The Skirt is shorter and makes it a little bit harder to use the lapel for chokes or holding their arms in various guards.

Final Conclusions

With my first experience with a Lucky Gi, it was awesome. The original Lucky’s were tanks and built to last. I didn’t agree with the price of $250 they were charging and I got lucky (no pun intended) and found one cheaper than that so it made it that much better. I got lucky again and found this model way cheaper than what they were originally charging.

Where as the Bamboo Series feels sturdy structurally, I’m not sure why it’s a $280 gi. There really isn’t anything that stands out on this gi besides the softness of the bamboo fabric and the inside all over print. The quality is the same as most brands out today as well. Is the bamboo fabric and all over inside print really worth the extra $$$ they’re charging though?

I do believe it is a good kimono though for the price I paid. It’s on par with most companies product that is being released right now with the weight of the Jacket and pants, and the quality is about the same as well. If you can find one for the same price as I did then I would say go for it, other than that though I would pass on purchasing a Lucky at full retail on the sole purpose of I think it’s overpriced.

In my opinion, I think that Lucky should take note of the issues here and also I think they should also drop their prices because in today’s competitive gi market they’re way over priced. You can find the same quality and of similar fashion style for around $100 less than what they’re going for on their site.

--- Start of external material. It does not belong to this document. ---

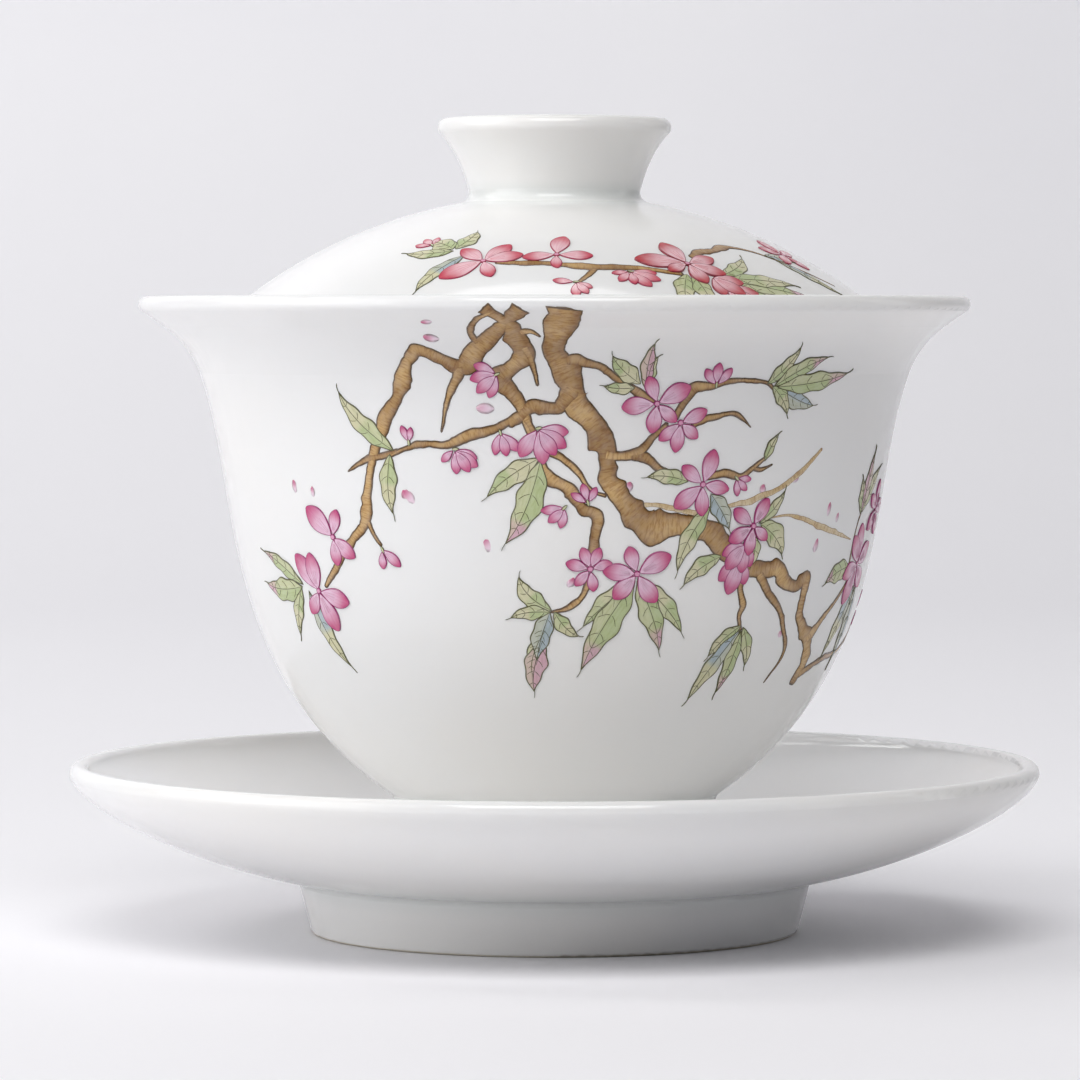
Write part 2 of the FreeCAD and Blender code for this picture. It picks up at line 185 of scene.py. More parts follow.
class Enamel:
    """One painted piece: shells on one wall, with a colour and a brush direction at each vertex."""

    def __init__(self, name, wall, body, material):
        self.name, self.wall, self.body, self.material = name, wall, body, material
        self.points, self.faces, self.top, self.colours, self.brush = [], [], [], [], []
        self.count = 0

    def shell(self, turn, s, left, right, lift, fill, line=0.0, line_colour=GLAZE, sides=4, crown=0.05, edge=EDGE,
              sunk=SUNK):
        """A closed shell along a spine. left and right are its half widths, and fill gives its colour from the share
        along and the share across, -1 to 1. line is the width of its outline, 0 for none, sides is how many columns
        of faces are on either side of the spine inside it, crown is how much higher its middle is than its sides,
        and edge is the width in which it rises from the height sunk."""
        left, right = np.asarray(left, float), np.asarray(right, float)
        r = self.wall.radius(s)
        ahead = np.stack((np.gradient(turn) * r, np.gradient(s)), -1)
        ahead /= np.maximum(np.hypot(ahead[:, 0], ahead[:, 1]), TINY)[:, None]
        length = self.wall.length(turn, s)
        to_end = np.minimum(length, length[-1] - length)

        def columns(half):
            """Shares of a half width from its edge to near the spine, and which of them are in the outline."""
            half = np.maximum(half, TINY)
            rim = [np.ones_like(half), np.clip(1 - edge / half, 0, 1)]
            if line > 0:
                rim.append(np.clip(1 - line / half, 0, 1))
                inner, parts = np.clip(1 - (line + edge) / half, 0, 1), sides
            else:
                inner, parts = rim[1], sides + 0.5
            shares = rim + [inner * (sides - k) / parts for k in range(sides)]
            return shares, [line > 0] * len(rim) + [False] * sides
        (left_shares, left_marks), (right_shares, right_marks) = columns(left), columns(right)
        share = np.stack([-v for v in left_shares] + [np.zeros_like(left)] + right_shares[::-1], 1)
        outline = np.array(left_marks + [False] + right_marks[::-1])
        offset = share * np.where(share < 0, left[:, None], right[:, None])
        rise = lift * (1 + crown * (1 - share ** 2))
        rise[:, [0, -1]] = sunk
        rise = sunk + (rise - sunk) * np.clip(to_end / edge, 0, 1)[:, None]
        place = self.wall.place(turn[:, None] + ahead[:, 1:] * offset / r[:, None], s[:, None] - ahead[:, :1] * offset,
                                rise)
        along = np.broadcast_to((length / length[-1])[:, None], share.shape)
        at_end = (to_end < line * 0.9) | (left + right < 2 * line)
        colour = np.where((outline | at_end[:, None])[..., None], line_colour, fill(along, share))
        rows, wide = share.shape
        base = self.count
        self.points.append(place.reshape(-1, 3))
        self.colours.append(colour.reshape(-1, 3))
        streaks = np.full_like(share, rng.uniform(0, 90))      # so that no two shells have the same streaks
        self.brush.append(np.stack((length[:, None] + 0 * share, offset, streaks), -1).reshape(-1, 3))
        self.count += rows * wide
        for row in range(base, self.count - wide, wide):
            self.faces.extend((row + j, row + j + 1, row + wide + j + 1, row + wide + j) for j in range(wide - 1))
            self.faces.append((row + wide, row + 2 * wide - 1, row + wide - 1, row))
            self.top.extend([True] * (wide - 1) + [False])
        self.faces.append(tuple(range(base, base + wide))[::-1])
        self.faces.append(tuple(range(self.count - wide, self.count)))
        self.top.extend([False, False])

    def finish(self):
        """Make the piece from its shells. Only their tops are smooth, so their flat undersides tilt no edge."""
        mesh = bpy.data.meshes.new(self.name)
        mesh.from_pydata(np.concatenate(self.points).tolist(), [], self.faces)
        mesh.polygons.foreach_set("use_smooth", self.top)
        colours = mesh.attributes.new("paint", "FLOAT_COLOR", "POINT")
        rgba = np.concatenate((np.concatenate(self.colours), np.ones((self.count, 1))), 1)
        colours.data.foreach_set("color", rgba.astype(np.float32).ravel())
        brush = mesh.attributes.new("brush", "FLOAT_VECTOR", "POINT")
        brush.data.foreach_set("vector", np.concatenate(self.brush).astype(np.float32).ravel())
        work = bmesh.new()
        work.from_mesh(mesh)
        bmesh.ops.remove_doubles(work, verts=work.verts, dist=MERGE)
        bmesh.ops.dissolve_degenerate(work, edges=work.edges, dist=MERGE)
        bmesh.ops.triangulate(work, faces=[f for f in work.faces if len(f.verts) > 4])
        bmesh.ops.recalc_face_normals(work, faces=work.faces)
        work.to_mesh(mesh)
        work.free()
        piece = bpy.data.objects.new(self.name, mesh)
        mesh.materials.append(self.material)
        bpy.context.scene.collection.objects.link(piece)
        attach(piece, self.body)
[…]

I will give it to Lucky Gi though, they are the innovators when it comes to certain things that are now showcased in the kimono market.

Lucky has built a hell of a reputation and have done a lot of awesome things for the sport and I’m sure they will disagree with me, they’re entitled to their opinion as am I, but as saturated as the gi market is there are just way too many options out there to be charging over $200 for a kimono.